Set task: Return only the lines starting at the line that contains "Write the three.js" and ending with the final line of the listing; include both endpoints.

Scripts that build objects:

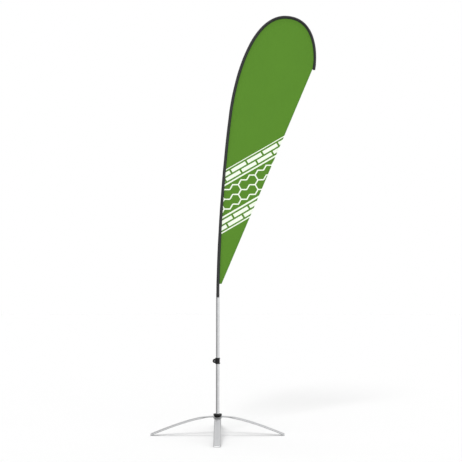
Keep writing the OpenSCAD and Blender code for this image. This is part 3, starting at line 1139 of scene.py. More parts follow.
@dataclass
class CrossBase:
    """The folding cross base: two arched bars with pressed seats, and four plastic feet.

    Args:
        half_w: Half a leg's width.
        half_t: Half a leg's thickness.
        hub_half_w: Half a bar's width at the hub.
        hub_half_t: Half a bar's thickness at the hub.
        seat_r: Radius of the round seat.
        dish_r: Radius where the ramp round the seat ends.
        rise: Height of that ramp.
        slope: Slope of a leg at its foot, in degrees.
        reach: Reach of a leg with its foot piece.
        end: Reach of a leg's bare tube.
        foot_lift: Height of the tube's lowest edge above the floor.
        wall: Wall of the tube.
        recess: Depth of the tube's mouth that is modelled.
        sole: Length of the sole behind the tube's end.
        bore_r: Radius of the hole in a seat.
        widening: Distances from the hub where a leg starts and stops widening.
        straight: Length of the straight stretch at a leg's end.
        pulls: How far the arch's inner control points lie from its hub end and its foot end.
    """

    half_w: float = 0.020
    half_t: float = 0.005
    hub_half_w: float = 0.018
    hub_half_t: float = 0.003
    seat_r: float = 0.024
    dish_r: float = 0.031
    rise: float = 0.007
    slope: float = 22.0
    reach: float = 0.4188
    end: float = 0.416
    foot_lift: float = 1.6 * MM
    wall: float = 2.0 * MM
    recess: float = 6.0 * MM
    sole: float = 10.0 * MM
    bore_r: float = 5.05 * MM
    widening: tuple[float, float] = (0.062, 0.115)
    straight: float = 14.0 * MM
    pulls: tuple[float, float] = (0.060, 0.220)

    def foot(self) -> tuple[np.ndarray, np.ndarray, np.ndarray]:
        """Middle of a leg's end, and its directions outwards and up, as (out, Z)."""
        a = math.radians(self.slope)
        middle = np.array([self.end, self.half_t * math.cos(a) + self.foot_lift])
        return middle, np.array([math.cos(a), -math.sin(a)]), np.array([math.sin(a), math.cos(a)])

    def arch(self, level: float, count: int) -> tuple[np.ndarray, np.ndarray]:
        """A leg's middle line from the ramp to its end.

        A cubic with level and foot-sloped ends, and a short straight stretch after it.

        Args:
            level: Height of the middle line at the hub.
            count: Number of stations.

        Returns:
            The points and the unit upward normals, as (out, Z).
        """
        middle, ahead, up = self.foot()
        last = middle - self.straight * ahead
        first = np.array([self.dish_r, level])
        share = np.linspace(0, 1, count)[:, None]
        hub_pull, foot_pull = self.pulls
        point, way = cubic(share, first, first + [hub_pull, 0], last - foot_pull * ahead, last)
        normal = np.stack([-way[:, 1], way[:, 0]], 1)
        return np.concatenate([point, middle[None]]), np.concatenate([normal, up[None]])

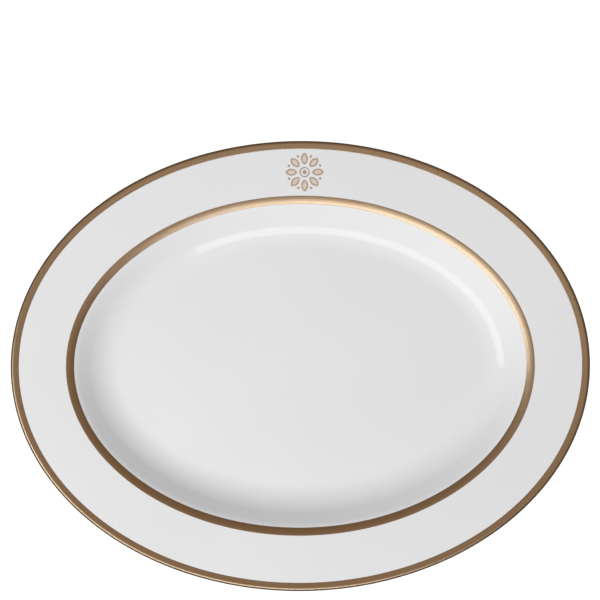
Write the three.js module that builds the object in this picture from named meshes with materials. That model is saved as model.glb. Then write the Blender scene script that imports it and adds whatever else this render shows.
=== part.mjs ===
// An oval china serving platter, in the layers that it is made in: a china body fired in one
// piece with its foot ring, a glaze that stops short of the foot's resting edge, and gold fired
// onto the glaze as a band over the lip, a band along the verge and an ornament on the rim.
// Millimetres, +Z up, with the origin at the centre of the foot's resting plane.
import * as THREE from "three";

// Overall sizes, over the gold on the lip.
const platterLength = 360; // along X
const platterWidth = 280; // along Y
const platterHeight = 26;

// The face, from the lip in to the floor of the well.
const rimWidth = 34; // from the lip to the verge, where the rim turns down
const rimSlope = THREE.MathUtils.degToRad(7);
const vergeRadius = 16; // the rounded shoulder along the verge
const wallLength = 7.5; // the straight part of the well's wall, down its slope
const wellRadius = 30; // the hollow bend from the wall to the floor
const floorHeight = 8; // the top of the floor over the resting plane

// The thickness of the finished china, with its glaze.
const lipThickness = 3.2;
const bodyThickness = 4.4;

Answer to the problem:
Write the three.js module that builds the object in this picture from named meshes with materials. That model is saved as model.glb. Then write the Blender scene script that imports it and adds whatever else this render shows.
=== part.mjs ===
// An oval china serving platter, in the layers that it is made in: a china body fired in one
// piece with its foot ring, a glaze that stops short of the foot's resting edge, and gold fired
// onto the glaze as a band over the lip, a band along the verge and an ornament on the rim.
// Millimetres, +Z up, with the origin at the centre of the foot's resting plane.
import * as THREE from "three";

// Overall sizes, over the gold on the lip.
const platterLength = 360; // along X
const platterWidth = 280; // along Y
const platterHeight = 26;

// The face, from the lip in to the floor of the well.
const rimWidth = 34; // from the lip to the verge, where the rim turns down
const rimSlope = THREE.MathUtils.degToRad(7);
const vergeRadius = 16; // the rounded shoulder along the verge
const wallLength = 7.5; // the straight part of the well's wall, down its slope
const wellRadius = 30; // the hollow bend from the wall to the floor
const floorHeight = 8; // the top of the floor over the resting plane

// The thickness of the finished china, with its glaze.
const lipThickness = 3.2;
const bodyThickness = 4.4;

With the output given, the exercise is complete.